_Data block_:
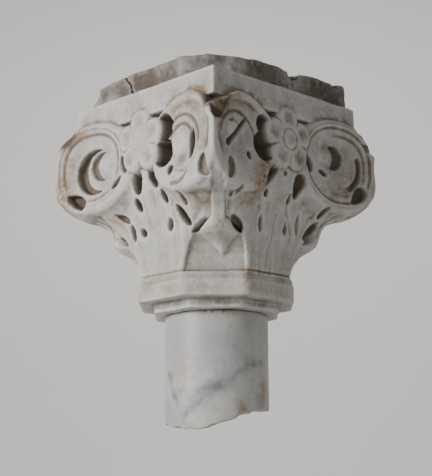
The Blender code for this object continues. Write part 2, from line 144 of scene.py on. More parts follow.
# Wear of the slab's outline, as shares of its half width, and its crack, in millimetres
SLAB_HALF = 107
SLAB_FOOT = -31.1
SLAB_OUTLINE = (
    (-0.98, -0.98), (0.49, -0.99), (0.74, -0.83), (0.89, -0.57), (0.96, -0.38),
    (0.985, 0.00), (0.92, 0.30), (1.01, 0.48), (1.04, 1.07), (0.40, 1.00),
    (-0.86, 1.01), (-1.00, 0.85), (-0.985, -0.20),
)
CRACK_TOP = -44
CRACK_LEAN = 18

# The shaft's broken end, in millimetres, as in the solid
SHAFT_FOOT = -416.2
BREAK_RISE = 18
BREAK_BACK_RISE = 12
BREAK_EDGE_RISE = 4
BREAK_HOLLOW = 5

# Chips knocked off the block (middle, radius) and off the shaft's shoulder (angle, radius)
CAPITAL_CHIPS = (
    (-38, -91.5, -262, 4), (-46, -93, -273, 7), (-38, -95, -271.5, 6.5),
    (-119, -119.5, -62, 5.5), (93, -37, -251, 3), (37.5, -91.5, -272, 3.4),
    (117, 119.5, -63, 4.5), (0, 91, -271.5, 5), (-91.5, 22, -251, 4),
)
SHAFT_CHIPS = (
    (-57, 2.6), (-48, 3), (-43, 2.3), (-36, 3.2), (-90, 2.2), (20, 2.8),
    (75, 3.4), (140, 3), (-150, 2.6),
)

# Stains: place on a face (across, level) or corner, radius in millimetres, strength
FACE_STAINS = (
    (1, 108, -100, 16, 0.45), (1, 96, -128, 15, 0.5), (1, 76, -140, 12, 0.5),
    (0, -100, -104, 16, 0.3), (0, -86, -138, 12, 0.35), (0, -112, -120, 10, 0.3),
    (0, -118, -92, 10, 0.35), (0, -126, -112, 9, 0.3), (0, 70, -62, 9, 0.5),
    (0, 40, -92, 8, 0.3), (0, 84, -92, 8, 0.3), (1, -90, -66, 9, 0.4),
    (1, -44, -150, 14, 0.9), (1, 64, -150, 9, 0.4), (1, 104, -120, 8, 0.4),
    (0, -50, -176, 10, 0.4), (0, 22, -160, 9, 0.3), (0, 62, -176, 10, 0.35),
    (0, -91, -64, 15, 0.55), (0, -100, -72, 12, 0.4), (0, -128, -134, 15, 0.85),
    (0, -116, -140, 12, 0.7), (0, -88, -160, 12, 0.5), (0, -112, -98, 9, 0.3),
    (0, 53, -71, 13, 0.45), (0, 92, -66, 15, 0.55), (0, 106, -78, 9, 0.5),
    (0, 97, -108, 12, 0.35), (0, 70, -153, 10, 0.5), (0, -64, -189, 10, 0.3),
    (0, 88, -162, 12, 0.3), (0, 118, -134, 9, 0.4),
    (1, -51, -142, 12, 1), (1, -57, -155, 11, 0.8), (1, -60, -167, 10, 0.45),
    (1, -38, -129, 10, 0.8), (1, -14, -133, 7, 0.5), (1, 20, -117, 10, 0.45),
    (1, 84, -160, 14, 0.35), (1, 120, -128, 10, 0.35), (1, 100, -66, 12, 0.3),
    (1, -106, -80, 8, 0.4), (1, 66, -190, 10, 0.35), (1, 16, -160, 10, 0.2),
    (2, -91, -64, 15, 0.5), (2, 70, -153, 12, 0.6), (2, 20, -180, 14, 0.4),
    (3, -51, -142, 14, 0.8), (3, 84, -160, 14, 0.5), (3, -104, -80, 14, 0.5),
)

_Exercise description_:
Reproduce the listing above word for word.

_The result_:
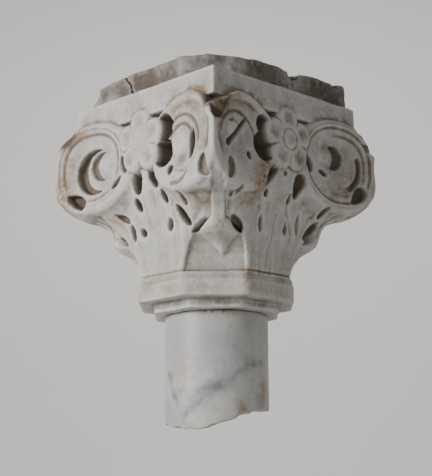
The Blender code for this object continues. Write part 2, from line 144 of scene.py on. More parts follow.
# Wear of the slab's outline, as shares of its half width, and its crack, in millimetres
SLAB_HALF = 107
SLAB_FOOT = -31.1
SLAB_OUTLINE = (
    (-0.98, -0.98), (0.49, -0.99), (0.74, -0.83), (0.89, -0.57), (0.96, -0.38),
    (0.985, 0.00), (0.92, 0.30), (1.01, 0.48), (1.04, 1.07), (0.40, 1.00),
    (-0.86, 1.01), (-1.00, 0.85), (-0.985, -0.20),
)
CRACK_TOP = -44
CRACK_LEAN = 18

# The shaft's broken end, in millimetres, as in the solid
SHAFT_FOOT = -416.2
BREAK_RISE = 18
BREAK_BACK_RISE = 12
BREAK_EDGE_RISE = 4
BREAK_HOLLOW = 5

# Chips knocked off the block (middle, radius) and off the shaft's shoulder (angle, radius)
CAPITAL_CHIPS = (
    (-38, -91.5, -262, 4), (-46, -93, -273, 7), (-38, -95, -271.5, 6.5),
    (-119, -119.5, -62, 5.5), (93, -37, -251, 3), (37.5, -91.5, -272, 3.4),
    (117, 119.5, -63, 4.5), (0, 91, -271.5, 5), (-91.5, 22, -251, 4),
)
SHAFT_CHIPS = (
    (-57, 2.6), (-48, 3), (-43, 2.3), (-36, 3.2), (-90, 2.2), (20, 2.8),
    (75, 3.4), (140, 3), (-150, 2.6),
)

# Stains: place on a face (across, level) or corner, radius in millimetres, strength
FACE_STAINS = (
    (1, 108, -100, 16, 0.45), (1, 96, -128, 15, 0.5), (1, 76, -140, 12, 0.5),
    (0, -100, -104, 16, 0.3), (0, -86, -138, 12, 0.35), (0, -112, -120, 10, 0.3),
    (0, -118, -92, 10, 0.35), (0, -126, -112, 9, 0.3), (0, 70, -62, 9, 0.5),
    (0, 40, -92, 8, 0.3), (0, 84, -92, 8, 0.3), (1, -90, -66, 9, 0.4),
    (1, -44, -150, 14, 0.9), (1, 64, -150, 9, 0.4), (1, 104, -120, 8, 0.4),
    (0, -50, -176, 10, 0.4), (0, 22, -160, 9, 0.3), (0, 62, -176, 10, 0.35),
    (0, -91, -64, 15, 0.55), (0, -100, -72, 12, 0.4), (0, -128, -134, 15, 0.85),
    (0, -116, -140, 12, 0.7), (0, -88, -160, 12, 0.5), (0, -112, -98, 9, 0.3),
    (0, 53, -71, 13, 0.45), (0, 92, -66, 15, 0.55), (0, 106, -78, 9, 0.5),
    (0, 97, -108, 12, 0.35), (0, 70, -153, 10, 0.5), (0, -64, -189, 10, 0.3),
    (0, 88, -162, 12, 0.3), (0, 118, -134, 9, 0.4),
    (1, -51, -142, 12, 1), (1, -57, -155, 11, 0.8), (1, -60, -167, 10, 0.45),
    (1, -38, -129, 10, 0.8), (1, -14, -133, 7, 0.5), (1, 20, -117, 10, 0.45),
    (1, 84, -160, 14, 0.35), (1, 120, -128, 10, 0.35), (1, 100, -66, 12, 0.3),
    (1, -106, -80, 8, 0.4), (1, 66, -190, 10, 0.35), (1, 16, -160, 10, 0.2),
    (2, -91, -64, 15, 0.5), (2, 70, -153, 12, 0.6), (2, 20, -180, 14, 0.4),
    (3, -51, -142, 14, 0.8), (3, 84, -160, 14, 0.5), (3, -104, -80, 14, 0.5),
)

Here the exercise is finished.